Cycling related laws have their place, but Cycling Safety starts with education.

Educate drivers, and cyclists, especially when they begin to drive, or ride, about how to share the road, and there will be less need for more laws.

Money spent on such efforts will be money well spent.

Posted by: Kiril, The Cycling Dude | Dec 20, 2006 12:21:12 PM

In general, bicycles and cars are suppose to interact like any other vehicles on the road. Education is very useful to help people understand this.

But there is one major difference in bicycle regulations. Under many conditions, bicycles are required by law to lane share. This causes all manners of confusion with both bicyclists and auto drivers. Because of this, I think it would actually help to have a traffic rule defining what safe passing means in a lane sharing situation.

A lot of the comments by people against such a rule illustrates the level of confusion. Because lane sharing violates standard road practices, I think something more is needed than simple education. The 3 foot passing rule would immediately clarify things.

Posted by: peter r | Dec 20, 2006 1:16:36 PM

AB 60 will offer scant real improvement for bicyclists, but will consume the already meager lobbying strength of California's bicyclists.
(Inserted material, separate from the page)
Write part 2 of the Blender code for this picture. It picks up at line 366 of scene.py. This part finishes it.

If Assembly Member Nava--prompted by the death of a constitutent--wants to do something to improve bicycling safety in the state then how about a bill to triple the Bicycle Transportation Account, now a measly $5 million? Or perhaps legislation to allocate more from the highway heavy Prop. 1B for bikes?

A larger BTA could fund bike safety programs and street enhancements across California, yielding better results than a law most motorists will ignore or violate anyway.
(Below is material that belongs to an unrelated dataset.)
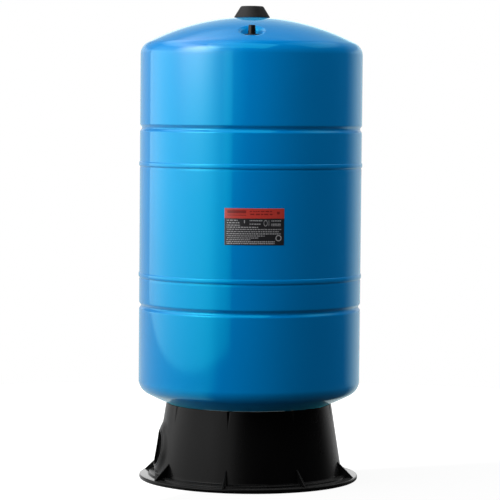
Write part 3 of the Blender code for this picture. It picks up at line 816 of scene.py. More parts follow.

I'd hate to think of the CBC's talented lobbyist (Justin Fanslau) wasting his time pursuing support for such minimal results.

Show me the money!

Posted by: Paul Dorn | Dec 20, 2006 5:20:25 PM

I agree with Paul in that more funding is needed, yet I also believe we have failed at education in many areas. I have heard we spend more money on our prison systems than we do on our schools. AB 60 is the quickest and fairest thing to do at this point since education has been undereffective. No doubt this is due to underfunding. That is something we should also be working on. But laws are made all the time to further punish those who are socially irresponsible in their behavior so why discriminate against cyclists by not passing this law? Unsafe passing of cyclists by motorists needs a measurment value to assist in its enforcement. While common sense should always be the norm when motorists excercise their privelages to drive a motor vehicle, ignorance, inattentiveness or even impatience often take over when behind the wheel of a car. This bill merely introduces the much needed measurement unit to assist in defining what common sense and safe passing distances are. I can't tell you how many times motorists have buzzed me or friends when on their bicycles particularily on roads with substandard width lanes. While the CVC specifically allows bicyclists to take the center of a substandard width lane to prevent motorists from making errors in judgement, many bicyclists are not confident in their ability to take control of their own safety by riding in this manner and both motorists and law enforcement have little knowledge of this law. AB 60 is merely an overdue part of the motorists educational process that should have taken place long ago. I am surprised that four other States enacted this law before California! While we are at it, why do we allow anyone under the age of 18 to drive at all when the National Institue of Health has proven that human brains have not fully developed the ability to control risky behavior until they are 25 years old? (www.18todrive.com) In any event, I am sending a donation to the California Bicycle Coalition and requesting everyone I know to support AB 60 as well as donate to the CBC so they can keep up their fine work.